I think this will again boil down to finding a single message that generates a collision under both hash functions. It won't matter too much whether you XOR the hashes or concatenate them.

Hmm. It still seems to me that the simple concatenative method could still be broken at least slightly more quickly, since each function can be collision tested separately, but my brain is vaguely gesturing at comprehension about why xoring is still weak.

I feel like we should be teaching the principles of crypto to young children so that we end up with some humans that can grok it as easily as the rest of us do algebra. But there are a great many things I would want young children to be taught if I were made the Benevolent Dictator of All School Boards.
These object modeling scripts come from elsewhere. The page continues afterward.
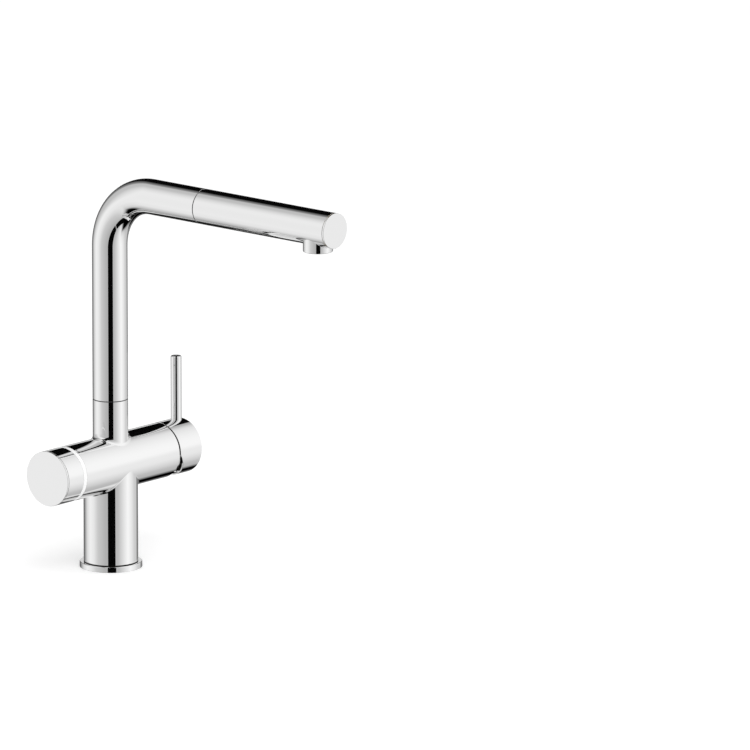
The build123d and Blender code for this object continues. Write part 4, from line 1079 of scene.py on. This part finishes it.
def spray_plate_tree():
    """Builds the Geometry Nodes tree of a round plate with rings of spray holes."""
    graph, given, result = new_group("spray_plate", "GeometryNodeTree", (
        ("Plate radius", "Float", 0.0115, 0.001), ("Plate thickness", "Float", 0.002, 0.0001),
        ("Hole radius", "Float", 0.00065, 0.0001), ("Jet radius", "Float", 0.0023, 0.0001),
        ("Inner ring", "Float", 0.0049, 0.001), ("Ring step", "Float", 0.002, 0.0005), ("Finish", "Material"),
    ), (("Geometry", "Geometry"),))

    def circle(name, steps):
        inputs = {"Radius": given[name], "Resolution": steps}
        return graph.add("GeometryNodeCurvePrimitiveCircle", inputs, mode="RADIUS")

    hole = circle("Hole radius", 20)
    outlines = [circle("Plate radius", 96), circle("Jet radius", 48)]
    for ring, holes in enumerate((8, 12, 16)):
        reach = graph.math("MULTIPLY_ADD", given["Ring step"], float(ring), given["Inner ring"])
        places = graph.add("GeometryNodeMeshCircle", {"Vertices": holes, "Radius": reach})
        copies = graph.add("GeometryNodeInstanceOnPoints", {"Points": places, "Instance": hole})
        outlines.append(graph.add("GeometryNodeRealizeInstances", {"Geometry": copies}))
    face = graph.add("GeometryNodeFillCurve", {"Curve": graph.add("GeometryNodeJoinGeometry", {"Geometry": outlines})})
    lift = graph.add("ShaderNodeCombineXYZ", {"Z": given["Plate thickness"]})
    thick = graph.add("GeometryNodeExtrudeMesh", {
        "Mesh": face, "Offset": lift, "Offset Scale": 1.0, "Individual": False,
    }, mode="FACES")
    under = graph.add("GeometryNodeFlipFaces", {"Mesh": face})
    both = graph.add("GeometryNodeJoinGeometry", {"Geometry": [thick, under]})
    weld = graph.add("GeometryNodeMergeByDistance", {"Geometry": both, "Distance": WELD_DISTANCE})
    real = graph.add("GeometryNodeRealizeInstances", {"Geometry": weld})
    done = graph.add("GeometryNodeSetMaterial", {"Geometry": real, "Material": given["Finish"]})
    graph.feed(result["Geometry"], done)
    return graph.tree


def grown(name, tree, values):
    """A plain mesh grown from a Geometry Nodes tree and its named inputs."""
    seed = bpy.data.objects.new(name + "_seed", bpy.data.meshes.new(name + "_seed"))
    bpy.context.scene.collection.objects.link(seed)
    modifier = seed.modifiers.new("growth", "NODES")
    modifier.node_group = tree
    for item in tree.interface.items_tree:
        if item.item_type == "SOCKET" and item.in_out == "INPUT" and item.name in values:
            modifier[item.identifier] = values[item.name]
    bpy.context.view_layer.update()
    seen = seed.evaluated_get(bpy.context.evaluated_depsgraph_get())
    mesh = bpy.data.meshes.new_from_object(seen)
    mesh.name = name
    if not mesh.polygons or not mesh.materials:
        raise RuntimeError(f"{name} grew no faces or no finish")
    bpy.data.objects.remove(seed)
    return mesh


class MIXER_OT_aerator(bpy.types.Operator):
    """Grows the perforated face of the aerator and turns its cup and the middle jet"""

    bl_idname = "mixer.aerator"
    bl_label = "Aerator"

    def execute(self, context):
        sizes, angles, _ = chosen(context)
        plate = grown("spray_plate", spray_plate_tree(), {
            "Plate radius": (AERATOR_HOLLOW_R + PLATE_OVERLAP) * MM, "Plate thickness": AERATOR_PLATE * MM,
            "Hole radius": sizes.spray_hole / 2, "Jet radius": (JET_BOSS_R - PLATE_OVERLAP) * MM,
            "Inner ring": SPRAY_RING * MM, "Ring step": SPRAY_RING_STEP * MM, "Finish": finish("aerator_plastic"),
        })
        plate.transform(Matrix.Translation((0, -NOZZLE_PLACE * MM, AERATOR_FOOT * MM)))
        face = bpy.data.objects.new("spray_plate", plate)
        context.scene.collection.objects.link(face)
        place_piece(face, "head", "aerator_plastic", "aerator_cartridge")
        top = AERATOR_FOOT + AERATOR_HEIGHT
        cup = [
            (AERATOR_HOLLOW_R, AERATOR_FOOT, 0.25), (AERATOR_R, AERATOR_FOOT, 0.3), (AERATOR_R, top, 0.2),
            (AERATOR_HOLLOW_R, top, 0.2),
        ]
        boss = [
            (JET_HOLE_R, AERATOR_FOOT, 0.15), (JET_BOSS_R, AERATOR_FOOT, 0.1), (JET_BOSS_R, top, 0.2),
            (JET_HOLE_R, top, 0.1),
        ]
        jet = [(JET_BORE_R, JET_FOOT, 0.2), (JET_R, JET_FOOT, 0.25), (JET_R, JET_TOP, 0), (JET_BORE_R, JET_TOP, 0)]
        for name, outlines, slot, node in (
            ("aerator_cup", (cup, boss), "aerator_plastic", "aerator_cartridge"),
            ("middle_jet", (jet,), "tube_plastic", "treated_jet"),
        ):
            skin = Skin()
            for outline in outlines:
                turned(skin, AT_NOZZLE, rounded(outline), angles)
            skin.place(name, (slot,), "head", slot, node)
        return {"FINISHED"}


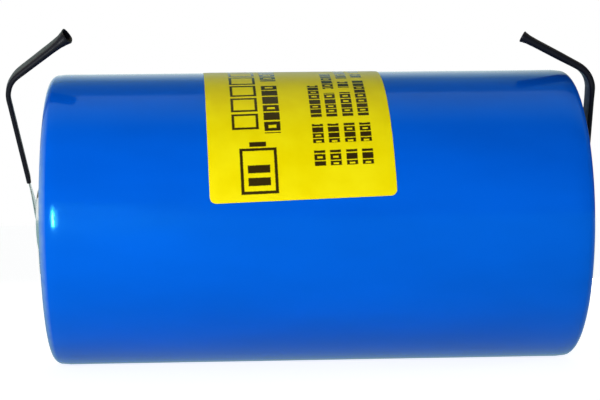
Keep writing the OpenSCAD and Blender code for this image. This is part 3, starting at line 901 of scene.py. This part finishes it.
def floor():
    """A plain pale floor under the cell."""
    height = cad_box[0].z
    corners = [(x * FLOOR_REACH, y * FLOOR_REACH, height) for x, y in ((-1, -1), (1, -1), (1, 1), (-1, 1))]
    mesh = bpy.data.meshes.new("floor")
    mesh.from_pydata(corners, [], [(0, 1, 2, 3)])
    s = Shader("floor")
    paths = s.node("LightPath")
    mirrored, seen = paths.outputs["Is Glossy Ray"], paths.outputs["Is Camera Ray"]
    colour = s.mix(mirrored, (FLOOR_COLOUR,) * 3, (0.0, 0.0, 0.0))
    glow = s.mix(seen, s.mix(mirrored, (FLOOR_LIGHT,) * 3, FLOOR_MIRRORED), (FLOOR_SEEN,) * 3)
    s.finish(colour, 0.9, Emission_Strength=1.0, Emission_Color=glow)
    mesh.materials.append(s.material)
    piece = bpy.data.objects.new("floor", mesh)
    bpy.context.scene.collection.objects.link(piece)


def lamp(name, at, aim, size, power, mirrored):
    """An oval area lamp. A mirrored one makes only a highlight, and the others light without one."""
    data = bpy.data.lights.new(name, "AREA")
    data.shape, data.energy = "ELLIPSE", power
    data.size, data.size_y = size[0] * MM, size[1] * MM
    made = bpy.data.objects.new(name, data)
    bpy.context.scene.collection.objects.link(made)
    made.location = Vector(at) * MM
    made.rotation_mode = "QUATERNION"
    made.rotation_quaternion = (Vector(aim) - Vector(at)).to_track_quat("-Z", "Y")
    made.visible_glossy, made.visible_diffuse = mirrored, not mirrored
    made.visible_camera = False


def camera():
    data = bpy.data.cameras.new("camera")
    data.lens, data.sensor_width, data.clip_start = CAMERA_LENS, CAMERA_SENSOR, CAMERA_NEAREST
    made = bpy.data.objects.new("camera", data)
    bpy.context.scene.collection.objects.link(made)
    side = Vector((math.cos(CAMERA_YAW), -math.sin(CAMERA_YAW), 0))
    level = math.cos(CAMERA_PITCH)
    ahead = Vector((math.sin(CAMERA_YAW) * level, math.cos(CAMERA_YAW) * level, math.sin(CAMERA_PITCH)))
    top = side.cross(ahead)
    cos, sin = math.cos(CAMERA_ROLL), math.sin(CAMERA_ROLL)
    right, up = side * cos + top * sin, top * cos - side * sin
    turn = Matrix((right, up, -ahead)).transposed().to_4x4()
    made.matrix_world = Matrix.Translation(Vector(CAMERA_AT) * MM) @ turn
    bpy.context.scene.camera = made


def studio():
    world()
    floor()
    for values in LAMPS:
        lamp(*values)
    camera()
    bpy.context.scene.view_settings.view_transform = "Standard"


MATERIALS = make_materials()
dress_cad()
jacket()
label_sheet()
Lead("positive").build()
Lead("negative").build()
studio()
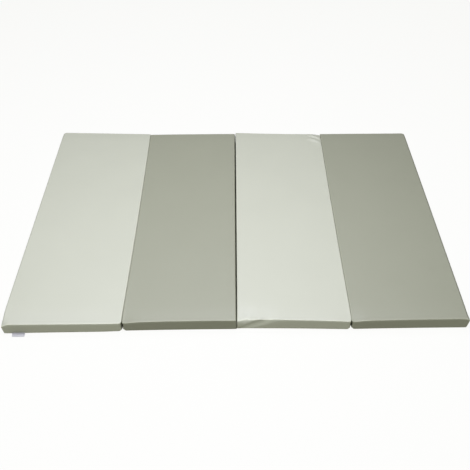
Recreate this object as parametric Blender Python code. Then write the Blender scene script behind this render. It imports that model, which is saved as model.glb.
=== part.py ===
"""A folding baby play mat, lying open: four filled pads with sewn folds between them, and a label.

Metres, +Z up. The long side runs along X and the front edge faces -Y. The mat lies on z = 0, and
its footprint, with the label, is centred on the origin.
"""

from collections import namedtuple
from math import cos, exp, hypot, pi, radians, sin, tan

import bmesh
import bpy
from mathutils import Matrix, Vector

# Driving dimensions
MAT_WIDTH = 1.398
PAD_LENGTH = 1.000
OUTER_PAD_WIDTH = 0.3535
PIECE_GAP = 0.0003          # between pieces that touch
CROWN = 0.0020              # how far a pad's middle rises above its front and back edges
CROWN_REACH = 0.028         # how far in from those edges the rise is felt
DRAW_IN = 0.0007            # how far the front and back edges pull in between the corners
Y_SHIFT = 0.0052            # centres the footprint once the label is counted

# Rounding and mesh density of a pad
CORNER = 0.012              # size of the zone that a pad's upright corners take
ARC_STEPS = 3               # steps in a rounded edge and in half of a corner
TUCK = 0.003                # a wall's last stretch under its rounded upper edge
RECESS_EASE = 0.3           # share of its own height that a ring keeps above a hinge's recess
SIDE_CUTS = (0.022, 0.042, 0.080)
MIDDLE_CUTS_X = 3
MIDDLE_CUTS_Y = 9
STRIP_CUTS = 10
LEAST = 1e-6                # lengths below this count as nothing

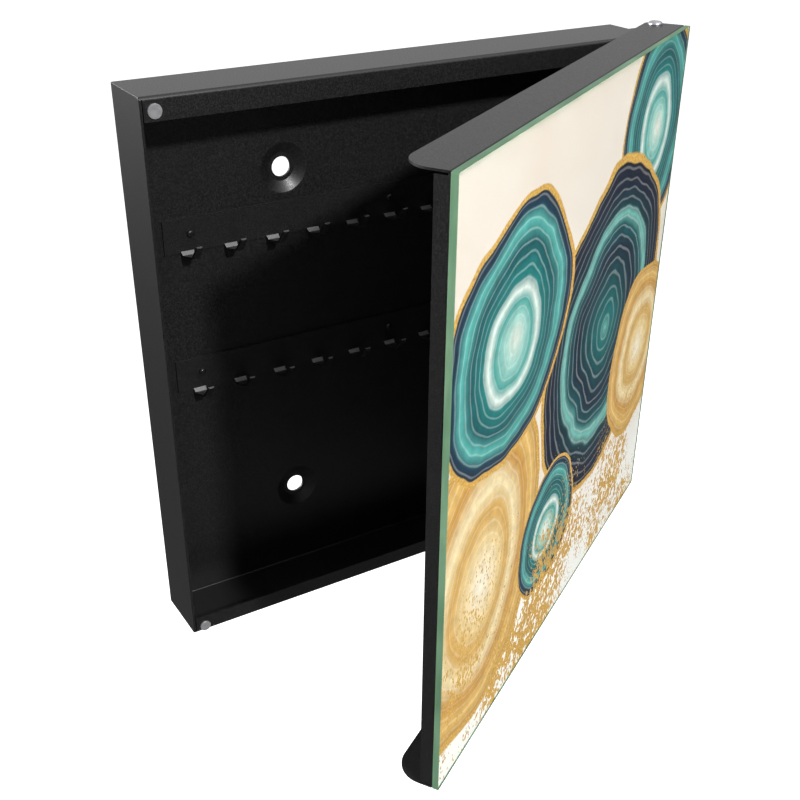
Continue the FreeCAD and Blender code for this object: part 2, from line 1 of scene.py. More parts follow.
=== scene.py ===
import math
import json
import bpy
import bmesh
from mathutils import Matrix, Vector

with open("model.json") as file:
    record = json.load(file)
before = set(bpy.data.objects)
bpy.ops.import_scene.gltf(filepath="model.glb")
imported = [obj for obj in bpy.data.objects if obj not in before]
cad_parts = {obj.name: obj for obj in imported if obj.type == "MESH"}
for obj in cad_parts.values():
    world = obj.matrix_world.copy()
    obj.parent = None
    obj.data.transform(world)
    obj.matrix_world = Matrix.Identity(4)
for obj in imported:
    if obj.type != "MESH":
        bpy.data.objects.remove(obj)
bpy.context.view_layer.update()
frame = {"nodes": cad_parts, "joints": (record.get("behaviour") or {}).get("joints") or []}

# %% [markdown]
# # A shallow wall cabinet with a printed glass door
#
# The cabinet is folded from black coated sheet steel. Two strips of small hooks are
# riveted to its back, and a glass door with a printed picture swings in front. The shapes
# come from the CAD frame, so this lesson is about finishes, light and the camera. The
# frame is in metres, with X to the right, Y into the wall and Z up.

nodes = frame["nodes"]
hinge = frame["joints"][0]
hinge_place = Vector(hinge["pos_m"])
open_angle = -math.radians(hinge["range_deg"][0])
print("door stands open by", round(math.degrees(open_angle), 1), "degrees")

# %% [markdown]
# ## Small helpers for node trees
#
# A material is a tree of nodes. Written out one by one, even a plain tree is long, so a
# few helpers add a node, fill its inputs and hand back its output. An input may be a
# number, a colour or the output of another node.

# %% Helpers that add nodes
def fill(tree, socket, value):
    """Set an input to a plain value, or link it to an output."""
    if isinstance(value, bpy.types.NodeSocket):
        tree.links.new(value, socket)
    elif value is not None:
        socket.default_value = value


def add_node(tree, kind, inputs=None, **settings):
    node = tree.nodes.new("ShaderNode" + kind)
    for name, value in settings.items():
        setattr(node, name, value)
    for name, value in (inputs or {}).items():
        fill(tree, node.inputs[name], value)
    return node


def maths(tree, operation, first, second=None):
    node = add_node(tree, "Math", operation=operation)
    fill(tree, node.inputs[0], first)
    fill(tree, node.inputs[1], second)
    return node.outputs[0]


def mix_colours(tree, share, first, second, blend="MIX"):
    node = add_node(tree, "Mix", data_type="RGBA", blend_type=blend)
    fill(tree, node.inputs[0], share)
    fill(tree, node.inputs[6], first)
    fill(tree, node.inputs[7], second)
    return node.outputs[2]


def rescale(tree, value, low, high, new_low=0.0, new_high=1.0):
    node = add_node(tree, "MapRange", {
        "Value": value, "From Min": low, "From Max": high,
        "To Min": new_low, "To Max": new_high})
    return node.outputs[0]


def noise(tree, vector, scale, detail=3.0, roughness=0.5, distortion=0.0):
    node = add_node(tree, "TexNoise", {
        "Vector": vector, "Scale": scale, "Detail": detail,
        "Roughness": roughness, "Distortion": distortion})
    return node.outputs["Fac"]


def colour_ramp(tree, value, stops):
    """Colours along a value. Each stop is (place, colour)."""
    node = add_node(tree, "ValToRGB")
    ramp = node.color_ramp
    while len(ramp.elements) < len(stops):
        ramp.elements.new(0.5)
    for element, (place, colour) in zip(ramp.elements, stops):
        element.position = place
        element.color = colour
    fill(tree, node.inputs[0], value)
    return node.outputs[0]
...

As an aside, you can use PBKDF2 with an iteration count of 1 to extend the output of a hash function to arbitrary lengths:

    output = HMAC-SHA256("passphrase", "salt" + x"00000001")
           + HMAC-SHA256("passphrase", "salt" + x"00000002")
          ...
This is useful when you want to derive keys from a (strong) master secret, but if you don't trust the underlying algorithm, all bets are off.
Hmm. That seems like it's still susceptible to the weakness sdevlin mentioned. For c = 1, it is the same thing that I suggested initially, and for larger c, it merely makes the hash more expensive to compute by iterating it, but the concatenation weakness would still hold, wouldn't it? It seems to me that this is perhaps useful for generating keys from passphrases, but not for lengthening a hash used to store a password in a database.
Yes, I think so. IIUC, with this construction, the difficulty only increases linearly with the length of the output, rather than exponentially, as one might expect.

I don't think there's a generically secure way to extend short hash functions to get an exponential difficulty increase. Otherwise, we could just construct arbitrary-length hash functions using small (e.g. 32-bit) building blocks without needing to cryptanalyze the result.

But then again, I haven't been paying attention to the literature lately.